I'm looking for a simple feature selection approach for "meaningful" genes given a dendrogram of expression samples. In short, I'm looking for an algorithm to choose a small number of genes that help elucidate the relationships among the samples.
There are many packages and a lot of literature on feature selection for gene expression-based classification. There is basic filtering of uninformative features. And there are filtering and wrapper approaches for gene selection where there is a small number of class labels (diseased, etc.). A lot of this is built into popular packages. There are also very sophisticated and computationally intensive methods for hierarchical feature selection and feature selection for sparse clustering.
I am not trying to classify or cluster. I'm looking to provide visualization or data exploration. I want to visualize the relationship of the samples (dendrogram) using a heatmap where the genes are meaningful features that help the biologist to understand how the samples differ.
Concretely, I'm looking at situations where the number of samples (actually aggregated single cell expression samples) is small (< 20) and the number of genes is very larger (1000s).

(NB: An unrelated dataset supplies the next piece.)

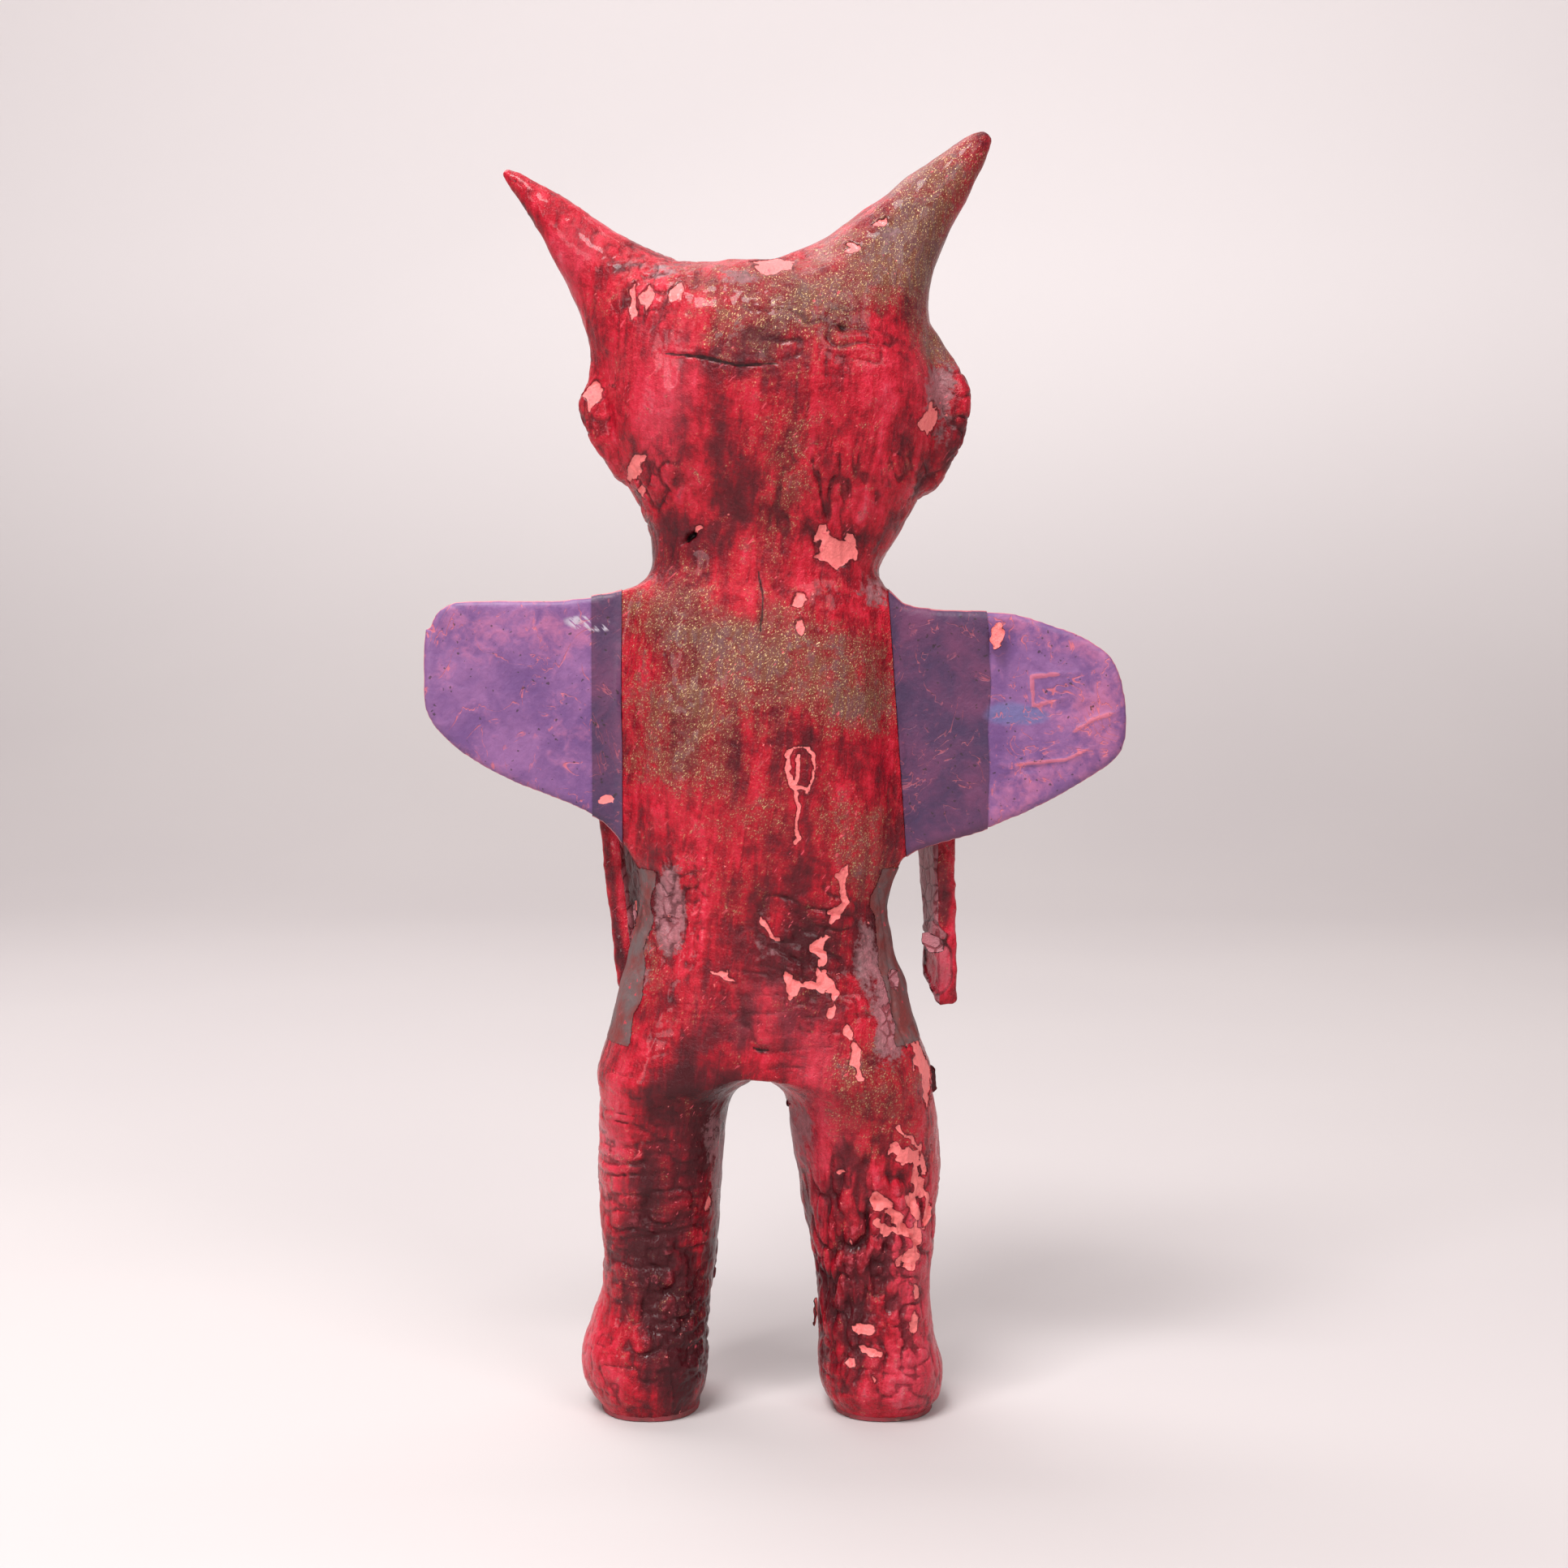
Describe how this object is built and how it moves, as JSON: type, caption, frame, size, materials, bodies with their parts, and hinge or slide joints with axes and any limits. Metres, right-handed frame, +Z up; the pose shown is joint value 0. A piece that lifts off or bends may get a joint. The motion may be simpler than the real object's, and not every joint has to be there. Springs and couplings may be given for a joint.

The question arises: what are meaningful genes that explain the clustering.
A couple approaches come to mind. (1) I could choose different tree depths, label the samples by the nodes, use any of many feature selection / classification tools, and keep the union of the feature sets. (2) I could walk the tree choosing one or more genes at each bifurcation that minimizes the entropy or maximizes correlation between the two groups. (2a) As a variation, at each bifurcation (except the root), I could have three class labels (left, right, and non-ancestors) to identify genes that might be informative "within" and "without".
This feels like it should be well-trodden territory. After all, one of the first activities that most biologists do is to create a heatmap with dendrograms on both axes and then ask what markers explain their data. Ideas?